Nevertheless, although the "precise amount of damages need not be shown with mathematical certainty," damages must still be supported by competent evidence. Interlake Porsche & Audi, Inc. v. Bucholz, 45 Wash. App. 502, 510, 728 P.2d 597 (1986) (citing Haner v. Quincy Farm Chems., Inc., 29 Wash. App. 93, 97, 627 P.2d 571 (1981), aff'd, 97 Wash. 2d 753, 649 P.2d 828 (1982) and Hyde v. Wellpinit Sch. Dist., 32 Wash. App. 465, 470, 648 P.2d 892 (1982) ). To be sufficient, evidence of damages must afford "a reasonable basis for estimating the loss and [must] not subject the trier of fact to mere speculation or conjecture." Id. (internal citation omitted).

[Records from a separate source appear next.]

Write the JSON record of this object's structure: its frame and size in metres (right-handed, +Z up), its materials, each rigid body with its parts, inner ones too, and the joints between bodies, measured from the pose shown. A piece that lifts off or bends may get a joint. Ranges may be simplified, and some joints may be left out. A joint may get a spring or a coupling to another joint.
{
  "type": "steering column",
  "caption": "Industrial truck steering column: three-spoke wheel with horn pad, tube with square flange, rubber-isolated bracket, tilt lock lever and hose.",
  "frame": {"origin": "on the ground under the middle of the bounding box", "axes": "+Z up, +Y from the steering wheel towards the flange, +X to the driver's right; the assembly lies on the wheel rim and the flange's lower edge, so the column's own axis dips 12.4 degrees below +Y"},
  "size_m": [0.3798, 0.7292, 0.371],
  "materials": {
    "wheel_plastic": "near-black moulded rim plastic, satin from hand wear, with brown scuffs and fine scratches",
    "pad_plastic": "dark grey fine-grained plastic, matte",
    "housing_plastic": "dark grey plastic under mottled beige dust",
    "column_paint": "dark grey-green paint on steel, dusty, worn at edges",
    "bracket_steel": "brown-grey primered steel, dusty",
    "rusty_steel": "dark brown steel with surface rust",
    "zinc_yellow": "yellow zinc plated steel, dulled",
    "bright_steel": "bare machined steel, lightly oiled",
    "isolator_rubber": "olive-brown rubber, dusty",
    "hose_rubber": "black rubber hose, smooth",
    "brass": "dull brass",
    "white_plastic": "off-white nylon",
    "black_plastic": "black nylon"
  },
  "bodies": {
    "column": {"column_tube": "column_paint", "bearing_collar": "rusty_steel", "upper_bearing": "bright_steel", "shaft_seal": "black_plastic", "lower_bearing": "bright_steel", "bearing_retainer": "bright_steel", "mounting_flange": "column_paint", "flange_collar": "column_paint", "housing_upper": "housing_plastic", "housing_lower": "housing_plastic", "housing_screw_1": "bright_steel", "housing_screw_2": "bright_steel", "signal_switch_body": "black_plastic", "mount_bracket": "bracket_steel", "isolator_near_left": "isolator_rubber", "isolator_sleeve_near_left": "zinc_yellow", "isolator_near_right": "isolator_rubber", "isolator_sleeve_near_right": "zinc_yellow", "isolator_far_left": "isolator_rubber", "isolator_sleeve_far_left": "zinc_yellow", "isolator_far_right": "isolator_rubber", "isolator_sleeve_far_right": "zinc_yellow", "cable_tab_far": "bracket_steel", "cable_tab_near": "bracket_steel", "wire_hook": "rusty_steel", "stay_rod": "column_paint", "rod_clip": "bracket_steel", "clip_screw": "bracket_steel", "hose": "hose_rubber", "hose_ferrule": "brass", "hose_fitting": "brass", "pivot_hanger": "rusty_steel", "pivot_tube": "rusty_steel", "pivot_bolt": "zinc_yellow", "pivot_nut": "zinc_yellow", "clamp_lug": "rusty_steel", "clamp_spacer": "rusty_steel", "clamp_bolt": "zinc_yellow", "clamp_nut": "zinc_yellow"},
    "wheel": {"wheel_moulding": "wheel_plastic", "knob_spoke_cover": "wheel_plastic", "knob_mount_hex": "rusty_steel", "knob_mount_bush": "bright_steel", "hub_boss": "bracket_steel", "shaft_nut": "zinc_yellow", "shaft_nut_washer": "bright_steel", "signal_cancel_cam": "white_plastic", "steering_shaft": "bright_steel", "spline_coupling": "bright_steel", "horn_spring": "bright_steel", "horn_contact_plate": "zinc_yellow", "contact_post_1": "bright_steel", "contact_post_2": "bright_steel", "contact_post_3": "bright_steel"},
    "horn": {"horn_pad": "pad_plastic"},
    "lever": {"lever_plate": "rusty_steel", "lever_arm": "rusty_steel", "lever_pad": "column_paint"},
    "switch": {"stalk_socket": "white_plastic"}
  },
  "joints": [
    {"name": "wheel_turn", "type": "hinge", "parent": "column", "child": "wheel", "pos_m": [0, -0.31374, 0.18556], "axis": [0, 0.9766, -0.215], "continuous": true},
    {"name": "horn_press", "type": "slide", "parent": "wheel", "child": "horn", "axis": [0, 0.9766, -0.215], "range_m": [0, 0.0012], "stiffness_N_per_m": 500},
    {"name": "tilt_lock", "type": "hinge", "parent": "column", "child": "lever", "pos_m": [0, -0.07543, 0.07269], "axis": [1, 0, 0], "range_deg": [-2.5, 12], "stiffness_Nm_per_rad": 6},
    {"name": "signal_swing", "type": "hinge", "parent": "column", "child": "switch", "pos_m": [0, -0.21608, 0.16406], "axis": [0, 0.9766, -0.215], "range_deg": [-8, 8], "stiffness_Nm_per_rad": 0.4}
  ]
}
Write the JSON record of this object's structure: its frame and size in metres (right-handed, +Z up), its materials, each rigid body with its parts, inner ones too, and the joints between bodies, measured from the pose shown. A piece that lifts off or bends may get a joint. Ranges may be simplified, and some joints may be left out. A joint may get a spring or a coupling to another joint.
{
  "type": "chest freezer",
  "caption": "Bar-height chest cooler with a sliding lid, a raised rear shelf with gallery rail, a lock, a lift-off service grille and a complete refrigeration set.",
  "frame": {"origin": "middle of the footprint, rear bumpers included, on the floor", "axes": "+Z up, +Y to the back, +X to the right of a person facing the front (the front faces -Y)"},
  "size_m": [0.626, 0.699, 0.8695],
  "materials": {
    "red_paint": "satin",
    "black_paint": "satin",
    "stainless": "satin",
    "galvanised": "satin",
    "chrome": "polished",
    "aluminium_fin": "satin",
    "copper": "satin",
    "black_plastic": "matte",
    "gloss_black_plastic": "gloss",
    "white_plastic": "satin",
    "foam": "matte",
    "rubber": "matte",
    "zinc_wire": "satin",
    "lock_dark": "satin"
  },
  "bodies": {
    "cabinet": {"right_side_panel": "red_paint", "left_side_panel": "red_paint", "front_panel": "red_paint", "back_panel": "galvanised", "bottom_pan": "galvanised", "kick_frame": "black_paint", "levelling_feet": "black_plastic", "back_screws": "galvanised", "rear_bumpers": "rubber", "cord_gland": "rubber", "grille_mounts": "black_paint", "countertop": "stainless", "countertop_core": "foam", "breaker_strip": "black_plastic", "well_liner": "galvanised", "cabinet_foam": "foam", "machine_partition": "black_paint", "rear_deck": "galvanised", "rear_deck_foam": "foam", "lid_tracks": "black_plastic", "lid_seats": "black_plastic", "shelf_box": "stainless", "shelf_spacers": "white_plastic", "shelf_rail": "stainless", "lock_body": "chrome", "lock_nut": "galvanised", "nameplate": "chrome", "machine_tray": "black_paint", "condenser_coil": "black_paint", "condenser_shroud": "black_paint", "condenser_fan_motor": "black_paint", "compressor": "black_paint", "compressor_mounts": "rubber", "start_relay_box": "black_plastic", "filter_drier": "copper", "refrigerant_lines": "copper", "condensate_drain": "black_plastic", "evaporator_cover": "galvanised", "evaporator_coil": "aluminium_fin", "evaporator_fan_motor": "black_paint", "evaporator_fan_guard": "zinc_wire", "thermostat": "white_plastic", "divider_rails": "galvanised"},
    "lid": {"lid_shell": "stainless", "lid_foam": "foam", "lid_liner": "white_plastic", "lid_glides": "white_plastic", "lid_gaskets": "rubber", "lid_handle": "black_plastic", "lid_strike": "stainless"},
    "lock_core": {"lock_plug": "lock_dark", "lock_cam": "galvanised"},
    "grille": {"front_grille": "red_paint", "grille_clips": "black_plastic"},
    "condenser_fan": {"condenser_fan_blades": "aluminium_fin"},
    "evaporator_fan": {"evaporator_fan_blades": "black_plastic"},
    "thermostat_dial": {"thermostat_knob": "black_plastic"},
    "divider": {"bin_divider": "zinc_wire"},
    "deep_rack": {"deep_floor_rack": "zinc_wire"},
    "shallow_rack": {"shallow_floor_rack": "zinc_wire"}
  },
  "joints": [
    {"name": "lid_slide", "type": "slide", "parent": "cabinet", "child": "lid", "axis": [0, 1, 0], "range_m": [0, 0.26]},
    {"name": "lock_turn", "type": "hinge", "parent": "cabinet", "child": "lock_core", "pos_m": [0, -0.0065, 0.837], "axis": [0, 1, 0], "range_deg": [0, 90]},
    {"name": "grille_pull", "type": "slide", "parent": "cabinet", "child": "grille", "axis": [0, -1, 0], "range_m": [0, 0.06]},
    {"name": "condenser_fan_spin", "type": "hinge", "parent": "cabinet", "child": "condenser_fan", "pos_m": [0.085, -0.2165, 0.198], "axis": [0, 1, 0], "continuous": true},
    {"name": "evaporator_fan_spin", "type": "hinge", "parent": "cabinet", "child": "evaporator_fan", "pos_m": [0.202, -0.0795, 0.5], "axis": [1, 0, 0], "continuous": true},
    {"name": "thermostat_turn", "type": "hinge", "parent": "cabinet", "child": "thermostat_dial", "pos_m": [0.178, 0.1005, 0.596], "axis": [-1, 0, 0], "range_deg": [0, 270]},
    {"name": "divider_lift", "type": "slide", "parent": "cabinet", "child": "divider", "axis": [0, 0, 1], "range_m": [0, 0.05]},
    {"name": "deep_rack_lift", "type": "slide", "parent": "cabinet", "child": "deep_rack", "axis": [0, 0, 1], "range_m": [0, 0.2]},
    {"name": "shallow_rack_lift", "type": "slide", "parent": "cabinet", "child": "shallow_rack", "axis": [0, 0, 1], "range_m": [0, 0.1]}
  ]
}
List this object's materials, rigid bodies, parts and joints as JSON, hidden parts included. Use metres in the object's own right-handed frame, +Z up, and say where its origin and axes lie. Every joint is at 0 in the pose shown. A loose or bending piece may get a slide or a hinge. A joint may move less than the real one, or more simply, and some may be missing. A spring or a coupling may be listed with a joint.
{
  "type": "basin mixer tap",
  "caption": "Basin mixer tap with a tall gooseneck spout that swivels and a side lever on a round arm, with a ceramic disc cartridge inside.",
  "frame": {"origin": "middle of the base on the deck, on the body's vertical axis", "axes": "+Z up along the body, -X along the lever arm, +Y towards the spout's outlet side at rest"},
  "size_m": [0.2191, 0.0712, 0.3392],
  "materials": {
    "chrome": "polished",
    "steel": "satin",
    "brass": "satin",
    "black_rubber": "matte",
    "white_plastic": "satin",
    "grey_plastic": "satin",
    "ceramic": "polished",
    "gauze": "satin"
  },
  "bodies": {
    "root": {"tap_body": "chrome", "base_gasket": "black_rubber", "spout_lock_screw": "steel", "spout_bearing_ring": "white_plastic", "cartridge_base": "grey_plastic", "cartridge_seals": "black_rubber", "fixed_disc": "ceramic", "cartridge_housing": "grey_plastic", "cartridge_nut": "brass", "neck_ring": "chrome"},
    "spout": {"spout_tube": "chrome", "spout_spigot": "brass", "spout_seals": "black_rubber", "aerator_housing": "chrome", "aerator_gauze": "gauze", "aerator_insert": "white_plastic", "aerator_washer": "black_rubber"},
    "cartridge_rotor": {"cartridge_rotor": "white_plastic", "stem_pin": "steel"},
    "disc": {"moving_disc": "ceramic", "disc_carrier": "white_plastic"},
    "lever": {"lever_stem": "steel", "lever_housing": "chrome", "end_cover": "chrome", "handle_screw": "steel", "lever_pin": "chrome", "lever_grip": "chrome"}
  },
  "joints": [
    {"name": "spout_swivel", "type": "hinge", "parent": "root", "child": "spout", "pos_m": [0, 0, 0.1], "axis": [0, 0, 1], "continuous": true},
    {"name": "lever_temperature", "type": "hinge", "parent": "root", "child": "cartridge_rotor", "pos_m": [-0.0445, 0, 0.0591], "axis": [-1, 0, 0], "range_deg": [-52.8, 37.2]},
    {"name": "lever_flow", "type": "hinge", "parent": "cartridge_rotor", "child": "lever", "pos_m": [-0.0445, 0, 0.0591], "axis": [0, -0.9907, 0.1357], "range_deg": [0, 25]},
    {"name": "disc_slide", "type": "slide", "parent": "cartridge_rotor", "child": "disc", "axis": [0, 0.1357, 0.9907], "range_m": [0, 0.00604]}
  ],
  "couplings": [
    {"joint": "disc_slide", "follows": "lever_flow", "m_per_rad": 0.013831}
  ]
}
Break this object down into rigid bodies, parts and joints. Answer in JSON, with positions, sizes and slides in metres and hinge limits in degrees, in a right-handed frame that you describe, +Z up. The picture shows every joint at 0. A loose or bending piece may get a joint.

Here, the parties do not dispute that Altanatural established damages in that the value of the Property had been diminished when New Investments failed to disclose the Easement. Dkt. 17, 21. In determining the amount of damages, the Bankruptcy Court adopted the testimony of Mark Lukens, a hotel appraiser, and found that the fair market value of the Property was diminished by $350,000 due to the Easement. Dkt. 18, DR 32 at FF No. 31, CL No. 12.
New Investments argues that Mr. Lukens' testimony that it would cost approximately $350,000 to build 14 under unit parking spaces was not based on tangible evidence. Dkt. 17 at 18-20. Altanatural contends that the damage award was within the range of damages testified by Mr. Lukens and Shabnam Aziz, New Investments' officer. Dkt. 21 at 10.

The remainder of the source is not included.